Bruno-Lorenzen-SchuIe: An der Bruno-Lorenzen-Schule setzt man ebenfalls auf Austausch und direkte Kommunikation: „Wir klären so etwas im direkten und privaten Gespräch“, sagt Schulleiter Eike Petersen. Es sei weder eine Kleiderordnung geplant, noch sieht Petersen dafür überhaupt einen Anlass. Der direkte Dialog habe sich immer als die richtige Wahl herausgestellt.
Domschule: So hält es auch die Schleswiger Domschule. „Es gibt keine Probleme, über eine Kleiderordnung führen wir keine Diskussion, das ist absolut kein Thema bei uns“, sagt Schulleiter Paul Aust.
Berufsbildungszentrum: Am Berufsbildungszentrum (BBZ) sieht Schulleiterin Kirsten Lemke, wie sie sagt: „absolut keinen Handlungsbedarf“, was unangemessene Kleidung angehe. Das BBZ sei eine demokratische Schule, die demokratische Werte lebe. „Wir würden mit Verboten oder Vorgaben was Kleidung angeht, in die Freiheitsrechte von Schülern – aber auch Lehrkräften und Mitarbeitern – eingreifen“, So Lemke [sic!].
Die Schüler des BBZ seien außerdem alle keine kleinen Kinder mehr. Dennoch würden die Lehrkräfte auch hier pädagogisch handeln und den Berufsschülern Tipps geben, in welchen Situationen welche Art von Kleidung angemessen sei. „Das gehört zu dem dazu, was unsere Schüler hier lernen“, so Lemke. Eine Vorschrift, was wer auf dem Schulhof zu tragen habe, lehne Lemke jedoch entschieden ab.

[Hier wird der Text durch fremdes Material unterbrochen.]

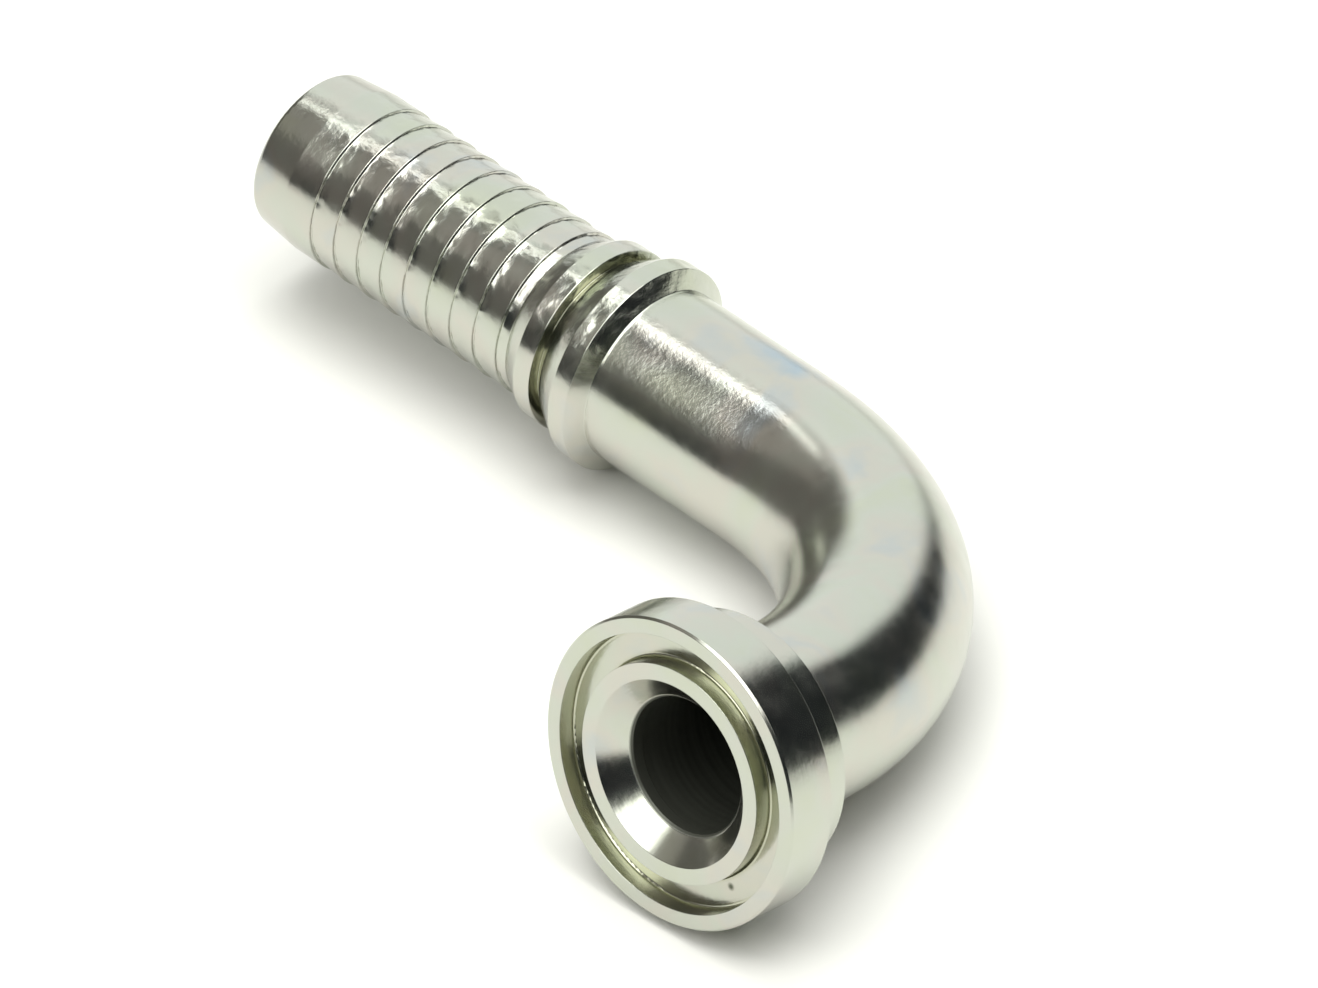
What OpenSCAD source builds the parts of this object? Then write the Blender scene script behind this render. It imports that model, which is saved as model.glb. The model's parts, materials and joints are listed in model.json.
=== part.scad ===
/*
Crimp hose fitting: a barbed hose tail, a tube bent through a right angle and a round flange head.
Before it is laid down, the tail runs along +X and the flange head faces +Y. The two centre lines
cross at the corner, in the plane of the bend. The finished part lies as it comes to rest on a flat
floor, on its rim, its collar and the outside of its bend. Its origin is the centre of the sealing face.
*/

/* [Flange head] */
// Diameter of the rim
rim_d = 44.45; // [42:0.05:50]
// Thickness of the rim that the clamp halves grip
rim_t = 8; // [6:0.1:10]
// Length of the hub behind the rim
hub_len = 6.8; // [4:0.1:10]
// Diameter of the hub
hub_d = 37; // [33:0.1:40]
// Break on the outer edges of the rim and the hub
edge_break = 0.3; // [0.1:0.05:0.6]
// Distance from the corner to the sealing face
face_reach = 67.4; // [64:0.1:90]

/* [Seal groove] */
// Outer diameter of the seal groove
groove_outer_d = 39.7; // [38:0.05:41]
// Inner diameter of the seal groove
groove_inner_d = 31.4; // [30:0.05:33]
// Depth of the seal groove
groove_depth = 2.8; // [1.5:0.05:3.4]
// Radius in the corners of the groove floor
groove_root = 0.4; // [0.2:0.05:0.8]

/* [Mouth] */
// Diameter of the countersink at the sealing face
mouth_d = 26.7; // [24:0.1:29]
// Depth of the countersink
mouth_depth = 3.6; // [2:0.1:5]
// Bore of the lip at the bottom of the countersink
lip_bore_d = 19.5; // [16:0.1:21]
// Length of the lip, which stops the end of the tube
lip_len = 1.8; // [1:0.1:3]
// Radial gap between the tube and its socket, which the braze fills
braze_gap = 0.05; // [0.02:0.01:0.15]

/* [Tube] */
// Outer diameter of the tube
tube_d = 26.5; // [24.5:0.1:28]
// Bore from the nose to the flange head
bore_d = 20; // [15:0.1:21]
// Radius of the bend at the centre of the tube
bend_r = 43.3; // [34:0.1:46]

/* [Collar] */
// Diameter of the collar
collar_d = 31.5; // [30:0.1:36]
// Distance from the corner to the front edge of the collar
collar_reach = 68.5; // [64:0.1:90]
// Length of the cone from the tube up to the collar
collar_rise = 1.6; // [0.8:0.1:4]
// Length of the straight land of the collar
collar_land = 2.9; // [1:0.1:6]
// Length of the taper behind the land
collar_fall = 4.2; // [2:0.1:6]
// Diameter at the back edge of the collar
collar_back_d = 26.4; // [25.4:0.1:28]

/* [Lock groove] */
// Width of the groove that the ferrule is crimped into
lock_w = 1.2; // [0.8:0.1:4]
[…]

Keine Probleme an Schleswigs Schulen
Die Probleme, die den Bundeselternrat dazu veranlasst haben, eine einheitliche Lösung für die gesamte Bundesrepublik zu fordern, können die Schleswiger Schulleiter an ihren Einrichtungen also nicht feststellen. Eine generelle Kleiderordnung lehnen sie alle ab, auch wenn in Einzelfällen oder aus Sicherheitsgründen im Unterricht eine bestimmte Kleidung notwendig sein könnte.